Multi-standard video monitors were already in use in Europe to accommodate broadcast sources in PAL, SECAM, and NTSC video formats. The heterodyne color-under process of U-Matic, Betamax & VHS lent itself to minor modification of VCR players to accommodate NTSC format cassettes. The color-under format of VHS uses a 629 kHz subcarrier while U-Matic & Betamax use a 688 kHz subcarrier to carry an amplitude modulated chroma signal for both NTSC and PAL formats. Since the VCR was ready to play the color portion of the NTSC recording using PAL color mode, the PAL scanner and capstan speeds had to be adjusted from PAL's 50 Hz field rate to NTSC's 59.94 Hz field rate, and faster linear tape speed.
The changes to the PAL VCR are minor thanks to the existing VCR recording formats. The output of the VCR when playing an NTSC cassette in NTSC 4.43 mode is 525 lines/29.97 frames per second with PAL compatible heterodyned color. The multi-standard receiver is already set to support the NTSC H & V frequencies; it just needs to do so while receiving PAL color.
The existence of those multi-standard receivers was probably part of the drive for region coding of DVDs. As the color signals are component on disc for all display formats, almost no changes would be required for PAL DVD players to play NTSC (525/29.97) discs as long as the display was frame-rate compatible.
NTSC with a frame rate of 23.976 frame/s is described in the NTSC-film standard.
Sometimes NTSC-US or NTSC-U/C is used to describe the video gaming region of North America (the U/C refers to U.S. + Canada), as regional lockout usually restricts games released within a region to that region.
The standard NTSC video image contains some lines (lines 1–21 of each field) that are not visible (this is known as the Vertical Blanking Interval, or VBI); all are beyond the edge of the viewable image, but only lines 1–9 are used for the vertical-sync and equalizing pulses. The remaining lines were deliberately blanked in the original NTSC specification to provide time for the electron beam in CRT-based screens to return to the top of the display.
VIR (or Vertical interval reference), widely adopted in the 1980s, attempts to correct some of the color problems with NTSC video by adding studio-inserted reference data for luminance and chrominance levels on line 19.[17] Suitably-equipped television sets could then employ these data in order to adjust the display to a closer match of the original studio image. The actual VIR signal contains three sections, the first having 70 percent luminance and the same chrominance as the color burst signal, and the other two having 50 percent and 7.5 percent luminance respectively.[18]
A less-used successor to VIR, GCR, also added ghost (multipath interference) removal capabilities.
The remaining vertical blanking interval lines are typically used for datacasting or ancillary data such as video editing timestamps (vertical interval timecodes or SMPTE timecodes on lines 12–14[19][20]), test data on lines 17–18, a network source code on line 20 and closed captioning, XDS, and V-chip data on line 21. Early teletext applications also used vertical blanking interval lines 14–18 and 20, but teletext over NTSC was never widely adopted by viewers.[21]
Many stations transmit TV Guide On Screen (TVGOS) data for an electronic program guide on VBI lines.

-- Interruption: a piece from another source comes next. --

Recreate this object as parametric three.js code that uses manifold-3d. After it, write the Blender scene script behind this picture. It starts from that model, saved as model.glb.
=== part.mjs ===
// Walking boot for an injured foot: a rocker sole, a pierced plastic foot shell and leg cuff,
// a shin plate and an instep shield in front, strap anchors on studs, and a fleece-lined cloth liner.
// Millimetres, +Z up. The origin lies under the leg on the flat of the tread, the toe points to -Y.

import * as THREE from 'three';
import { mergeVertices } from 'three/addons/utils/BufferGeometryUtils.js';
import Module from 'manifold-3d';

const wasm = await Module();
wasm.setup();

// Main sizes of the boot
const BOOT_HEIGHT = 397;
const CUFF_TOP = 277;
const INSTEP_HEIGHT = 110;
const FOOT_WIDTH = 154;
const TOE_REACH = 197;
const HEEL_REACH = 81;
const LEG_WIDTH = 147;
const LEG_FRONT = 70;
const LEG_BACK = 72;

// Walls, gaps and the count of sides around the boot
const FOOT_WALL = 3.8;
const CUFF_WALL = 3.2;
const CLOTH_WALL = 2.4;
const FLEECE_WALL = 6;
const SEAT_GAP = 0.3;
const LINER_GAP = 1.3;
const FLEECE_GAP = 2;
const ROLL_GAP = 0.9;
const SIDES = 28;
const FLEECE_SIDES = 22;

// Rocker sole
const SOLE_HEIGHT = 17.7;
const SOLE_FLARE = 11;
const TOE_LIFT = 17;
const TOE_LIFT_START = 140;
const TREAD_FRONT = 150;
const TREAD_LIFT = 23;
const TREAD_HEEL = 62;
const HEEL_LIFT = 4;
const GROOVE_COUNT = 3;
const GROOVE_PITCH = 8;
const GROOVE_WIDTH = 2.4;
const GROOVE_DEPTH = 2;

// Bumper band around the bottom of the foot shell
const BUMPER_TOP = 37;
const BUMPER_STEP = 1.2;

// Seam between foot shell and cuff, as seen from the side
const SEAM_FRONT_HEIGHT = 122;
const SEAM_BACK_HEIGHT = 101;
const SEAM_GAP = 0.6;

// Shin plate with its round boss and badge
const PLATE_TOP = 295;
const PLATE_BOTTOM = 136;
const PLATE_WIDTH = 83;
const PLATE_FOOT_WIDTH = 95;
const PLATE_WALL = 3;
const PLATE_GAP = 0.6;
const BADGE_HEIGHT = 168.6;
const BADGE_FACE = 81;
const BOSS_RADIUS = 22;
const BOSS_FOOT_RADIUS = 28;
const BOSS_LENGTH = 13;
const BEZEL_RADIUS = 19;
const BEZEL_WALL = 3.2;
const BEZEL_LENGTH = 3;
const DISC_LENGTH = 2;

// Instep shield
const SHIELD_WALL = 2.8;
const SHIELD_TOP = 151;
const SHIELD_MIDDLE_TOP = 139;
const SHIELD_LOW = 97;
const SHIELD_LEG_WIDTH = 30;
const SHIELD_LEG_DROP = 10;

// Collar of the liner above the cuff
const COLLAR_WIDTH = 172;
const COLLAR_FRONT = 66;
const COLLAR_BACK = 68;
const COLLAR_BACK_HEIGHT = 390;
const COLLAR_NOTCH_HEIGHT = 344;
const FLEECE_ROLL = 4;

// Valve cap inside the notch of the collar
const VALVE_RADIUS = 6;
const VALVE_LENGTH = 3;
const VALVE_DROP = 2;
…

The primary station in a market will broadcast 4 lines of data, and backup stations will broadcast 1 line. In most markets the PBS station is the primary host. TVGOS data can occupy any line from 10-25, but in practice its limited to 11-18, 20 and line 22. Line 22 is only used for 2 broadcast, DirecTV and CFPL-TV.
TiVo data is also transmitted on some commercials and program advertisements so customers can autorecord the program being advertised, and is also used in weekly half-hour paid programs on Ion Television and the Discovery Channel which highlight TiVo promotions and advertisers.